Perhaps then that’s just the way life is: there are sometimes when you’ve waited long enough and studied things long enough that you feel totally informed before taking a leap. You know the field of play, know the competitors, know the odds, know the rules of the game. Then there are other times when you don’t. You simply have to take the leap without measuring; you have to rely on faith.

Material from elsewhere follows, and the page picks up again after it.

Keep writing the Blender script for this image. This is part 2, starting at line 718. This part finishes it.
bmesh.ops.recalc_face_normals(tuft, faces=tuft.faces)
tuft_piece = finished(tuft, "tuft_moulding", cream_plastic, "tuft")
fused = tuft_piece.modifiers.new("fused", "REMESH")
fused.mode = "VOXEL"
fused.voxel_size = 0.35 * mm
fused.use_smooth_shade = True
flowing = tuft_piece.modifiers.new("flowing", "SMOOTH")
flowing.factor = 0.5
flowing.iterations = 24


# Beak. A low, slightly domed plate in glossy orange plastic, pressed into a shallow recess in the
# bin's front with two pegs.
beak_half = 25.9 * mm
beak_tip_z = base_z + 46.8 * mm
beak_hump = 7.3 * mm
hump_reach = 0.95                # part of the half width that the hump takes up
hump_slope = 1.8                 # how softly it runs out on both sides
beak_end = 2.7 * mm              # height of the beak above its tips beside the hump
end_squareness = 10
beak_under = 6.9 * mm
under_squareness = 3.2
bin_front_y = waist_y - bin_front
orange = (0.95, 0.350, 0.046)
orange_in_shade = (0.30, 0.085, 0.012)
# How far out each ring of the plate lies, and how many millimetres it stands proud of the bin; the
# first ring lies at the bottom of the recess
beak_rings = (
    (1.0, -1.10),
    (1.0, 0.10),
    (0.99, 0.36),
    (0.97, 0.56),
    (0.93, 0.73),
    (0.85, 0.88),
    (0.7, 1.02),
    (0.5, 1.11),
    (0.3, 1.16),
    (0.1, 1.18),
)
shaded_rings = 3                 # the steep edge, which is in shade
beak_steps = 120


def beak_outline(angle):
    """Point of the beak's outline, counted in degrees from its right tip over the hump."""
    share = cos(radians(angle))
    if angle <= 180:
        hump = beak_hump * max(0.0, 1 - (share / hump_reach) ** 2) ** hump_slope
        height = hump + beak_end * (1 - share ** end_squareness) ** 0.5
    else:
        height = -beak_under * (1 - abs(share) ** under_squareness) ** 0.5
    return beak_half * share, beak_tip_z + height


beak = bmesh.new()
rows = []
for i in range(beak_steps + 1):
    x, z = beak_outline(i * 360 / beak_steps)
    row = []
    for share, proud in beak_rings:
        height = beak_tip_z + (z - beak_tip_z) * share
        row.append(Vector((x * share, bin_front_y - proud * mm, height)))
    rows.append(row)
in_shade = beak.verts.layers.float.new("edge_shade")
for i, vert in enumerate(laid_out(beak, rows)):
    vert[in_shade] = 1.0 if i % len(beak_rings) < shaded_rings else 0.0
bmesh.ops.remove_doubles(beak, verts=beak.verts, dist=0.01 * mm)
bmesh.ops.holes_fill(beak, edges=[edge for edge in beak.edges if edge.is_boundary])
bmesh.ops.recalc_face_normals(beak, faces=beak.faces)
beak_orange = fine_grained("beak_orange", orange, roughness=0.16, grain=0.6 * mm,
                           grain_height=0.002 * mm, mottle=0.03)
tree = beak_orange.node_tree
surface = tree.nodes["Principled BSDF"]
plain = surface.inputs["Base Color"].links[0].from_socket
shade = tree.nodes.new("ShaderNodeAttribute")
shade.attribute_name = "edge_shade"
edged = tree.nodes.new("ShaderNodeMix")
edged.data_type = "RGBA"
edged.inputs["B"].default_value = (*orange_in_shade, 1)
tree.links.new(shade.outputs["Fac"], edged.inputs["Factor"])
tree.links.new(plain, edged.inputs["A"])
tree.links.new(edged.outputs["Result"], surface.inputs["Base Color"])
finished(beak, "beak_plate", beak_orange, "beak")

By the time I finished Let It Rain, I felt confident. By then, I’d run hundreds of rivers, improved my skills to the point where I was an expert boater, and counted as my friends most of the influential participants in our small subculture. I also felt confident that it was acceptable for me to speak with authority on the topic. That’s interesting to me: I couldn’t wait until I was confident to start the project; instead I needed to take the initial risk to get myself into the process . . . because that was the only way to become confident. Once again, I’ve found that to be true with several of the other big personal or professional risks I’ve taken. Last year’s fellowship, for instance, felt like something I was hardly prepared for, but through the process of actually doing it I’ve become far more confident about my professional standing because the risk itself gave me the opportunity I needed to grow and change.
The other day a colleague told me that he’d met a stranger in a restaurant and when talk turned to hobbies, kayaking came up, then my name, and the stranger began describing how much he liked Let It Rain. It’s gratifying to think that all that work I did was helpful to others. Twelve years is a darn good run, and I’m glad it sold. I hope it has a long life on bookshelves and on dashboards for years to come.